* Your instructions:
Each line should be copied exactly.

Lines of data:
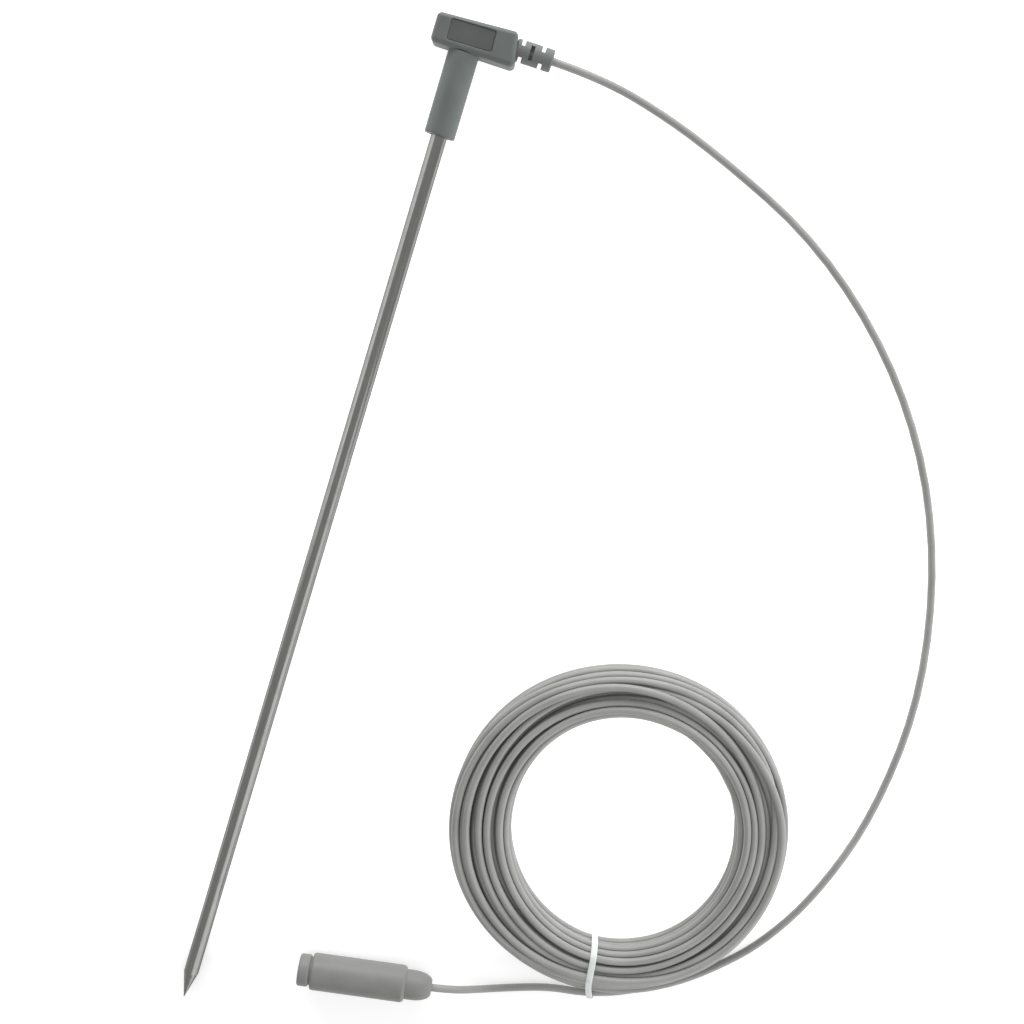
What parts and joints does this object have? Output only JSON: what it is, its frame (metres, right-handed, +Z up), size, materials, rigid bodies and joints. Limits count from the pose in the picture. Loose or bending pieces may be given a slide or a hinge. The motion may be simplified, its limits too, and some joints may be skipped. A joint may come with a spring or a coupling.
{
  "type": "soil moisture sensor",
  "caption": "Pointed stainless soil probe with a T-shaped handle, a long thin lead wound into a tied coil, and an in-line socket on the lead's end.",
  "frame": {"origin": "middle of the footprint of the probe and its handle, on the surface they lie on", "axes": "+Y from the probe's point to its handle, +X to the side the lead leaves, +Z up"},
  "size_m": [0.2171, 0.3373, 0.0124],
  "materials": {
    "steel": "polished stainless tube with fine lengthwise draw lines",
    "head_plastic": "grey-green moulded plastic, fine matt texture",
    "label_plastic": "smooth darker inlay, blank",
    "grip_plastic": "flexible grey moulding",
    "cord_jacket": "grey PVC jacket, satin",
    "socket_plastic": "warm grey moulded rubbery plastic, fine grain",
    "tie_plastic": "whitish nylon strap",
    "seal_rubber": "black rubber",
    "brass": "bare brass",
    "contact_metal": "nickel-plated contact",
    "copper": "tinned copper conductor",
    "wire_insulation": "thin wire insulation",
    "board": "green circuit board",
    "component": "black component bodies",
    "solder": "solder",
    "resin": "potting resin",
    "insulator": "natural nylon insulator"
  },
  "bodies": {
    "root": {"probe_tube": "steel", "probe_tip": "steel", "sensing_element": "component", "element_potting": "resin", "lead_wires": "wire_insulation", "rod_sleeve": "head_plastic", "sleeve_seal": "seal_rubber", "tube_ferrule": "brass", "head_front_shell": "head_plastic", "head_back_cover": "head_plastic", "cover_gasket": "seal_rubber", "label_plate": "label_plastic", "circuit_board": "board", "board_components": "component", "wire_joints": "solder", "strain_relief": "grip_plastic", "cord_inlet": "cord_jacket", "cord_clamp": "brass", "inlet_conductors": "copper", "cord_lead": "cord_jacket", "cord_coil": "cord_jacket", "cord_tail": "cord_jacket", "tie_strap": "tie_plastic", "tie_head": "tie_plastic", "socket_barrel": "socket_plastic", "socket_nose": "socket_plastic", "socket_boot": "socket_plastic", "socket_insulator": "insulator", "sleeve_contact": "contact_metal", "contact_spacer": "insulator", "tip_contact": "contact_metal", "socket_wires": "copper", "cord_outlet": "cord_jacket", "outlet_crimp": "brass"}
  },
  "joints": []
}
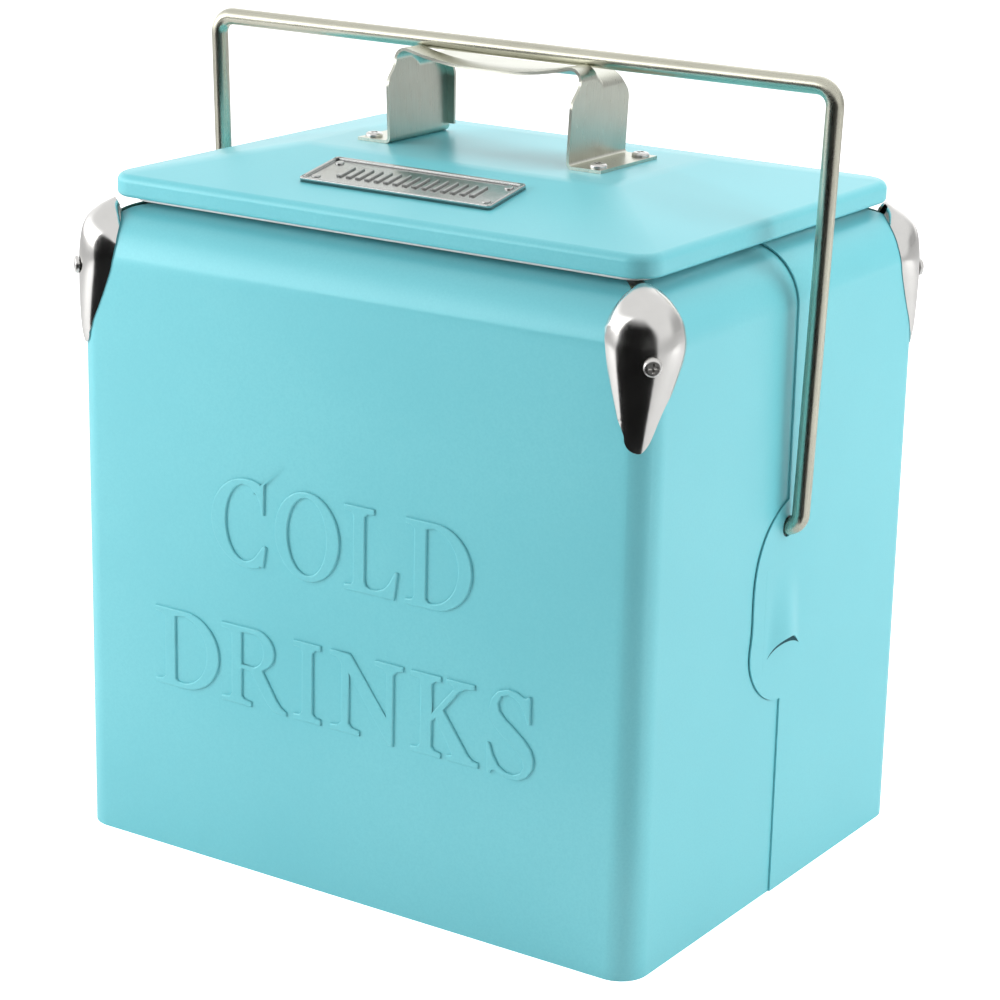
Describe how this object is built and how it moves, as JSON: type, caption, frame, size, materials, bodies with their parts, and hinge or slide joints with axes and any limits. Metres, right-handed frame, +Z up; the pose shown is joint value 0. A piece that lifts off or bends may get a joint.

* Output:
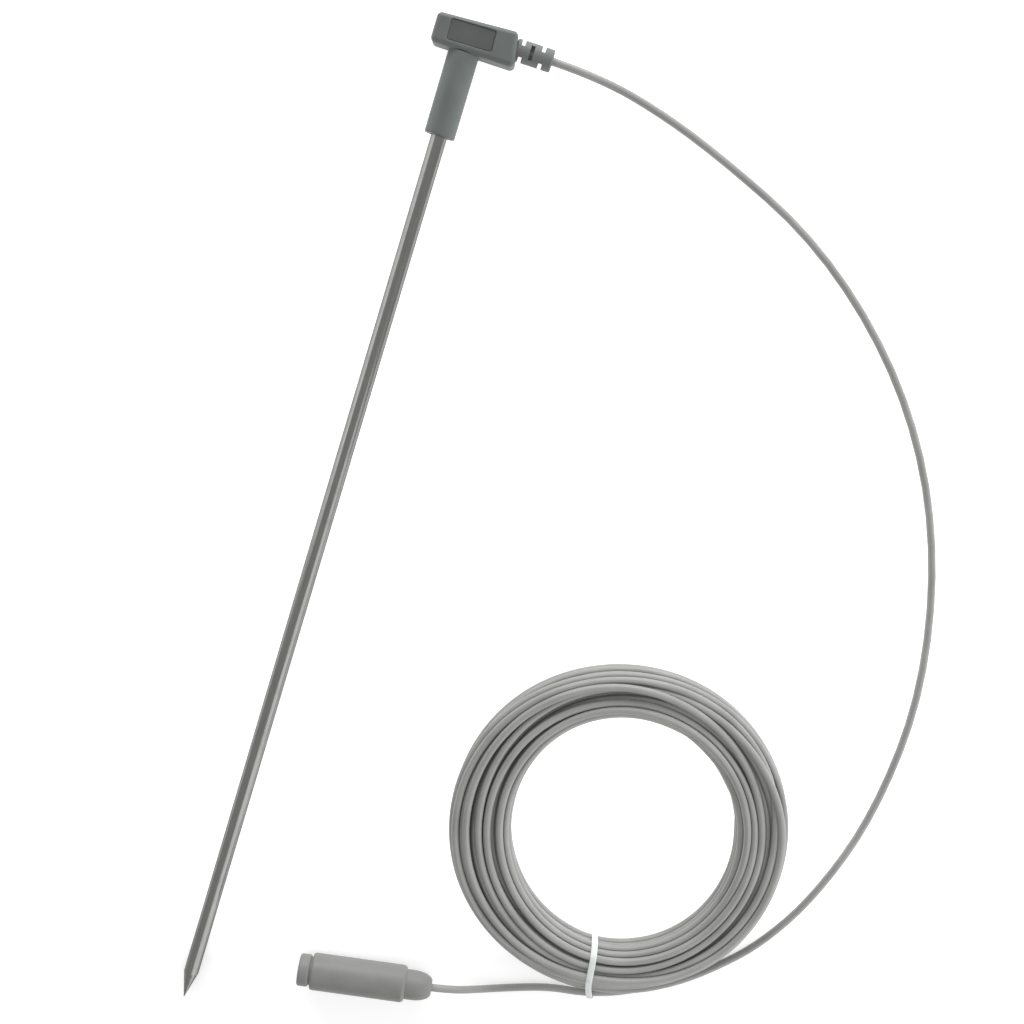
What parts and joints does this object have? Output only JSON: what it is, its frame (metres, right-handed, +Z up), size, materials, rigid bodies and joints. Limits count from the pose in the picture. Loose or bending pieces may be given a slide or a hinge. The motion may be simplified, its limits too, and some joints may be skipped. A joint may come with a spring or a coupling.
{
  "type": "soil moisture sensor",
  "caption": "Pointed stainless soil probe with a T-shaped handle, a long thin lead wound into a tied coil, and an in-line socket on the lead's end.",
  "frame": {"origin": "middle of the footprint of the probe and its handle, on the surface they lie on", "axes": "+Y from the probe's point to its handle, +X to the side the lead leaves, +Z up"},
  "size_m": [0.2171, 0.3373, 0.0124],
  "materials": {
    "steel": "polished stainless tube with fine lengthwise draw lines",
    "head_plastic": "grey-green moulded plastic, fine matt texture",
    "label_plastic": "smooth darker inlay, blank",
    "grip_plastic": "flexible grey moulding",
    "cord_jacket": "grey PVC jacket, satin",
    "socket_plastic": "warm grey moulded rubbery plastic, fine grain",
    "tie_plastic": "whitish nylon strap",
    "seal_rubber": "black rubber",
    "brass": "bare brass",
    "contact_metal": "nickel-plated contact",
    "copper": "tinned copper conductor",
    "wire_insulation": "thin wire insulation",
    "board": "green circuit board",
    "component": "black component bodies",
    "solder": "solder",
    "resin": "potting resin",
    "insulator": "natural nylon insulator"
  },
  "bodies": {
    "root": {"probe_tube": "steel", "probe_tip": "steel", "sensing_element": "component", "element_potting": "resin", "lead_wires": "wire_insulation", "rod_sleeve": "head_plastic", "sleeve_seal": "seal_rubber", "tube_ferrule": "brass", "head_front_shell": "head_plastic", "head_back_cover": "head_plastic", "cover_gasket": "seal_rubber", "label_plate": "label_plastic", "circuit_board": "board", "board_components": "component", "wire_joints": "solder", "strain_relief": "grip_plastic", "cord_inlet": "cord_jacket", "cord_clamp": "brass", "inlet_conductors": "copper", "cord_lead": "cord_jacket", "cord_coil": "cord_jacket", "cord_tail": "cord_jacket", "tie_strap": "tie_plastic", "tie_head": "tie_plastic", "socket_barrel": "socket_plastic", "socket_nose": "socket_plastic", "socket_boot": "socket_plastic", "socket_insulator": "insulator", "sleeve_contact": "contact_metal", "contact_spacer": "insulator", "tip_contact": "contact_metal", "socket_wires": "copper", "cord_outlet": "cord_jacket", "outlet_crimp": "brass"}
  },
  "joints": []
}
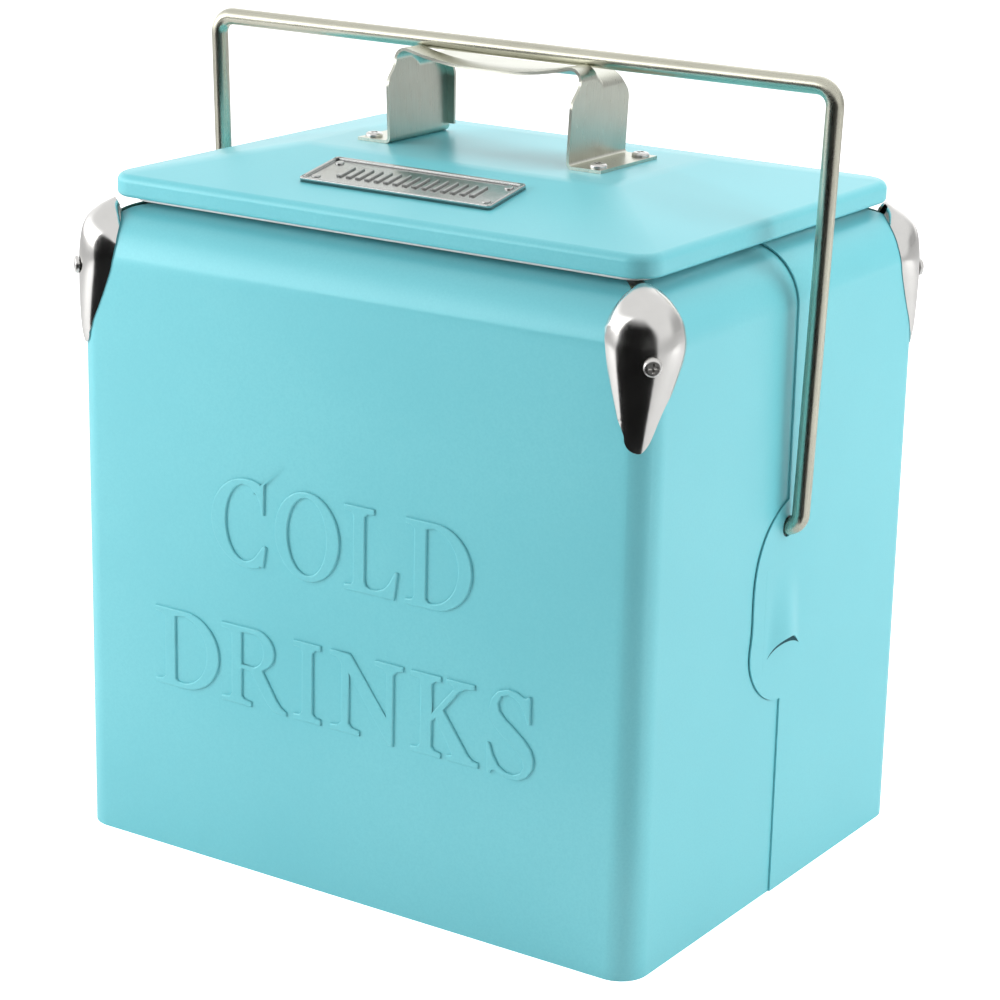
Describe how this object is built and how it moves, as JSON: type, caption, frame, size, materials, bodies with their parts, and hinge or slide joints with axes and any limits. Metres, right-handed frame, +Z up; the pose shown is joint value 0. A piece that lifts off or bends may get a joint.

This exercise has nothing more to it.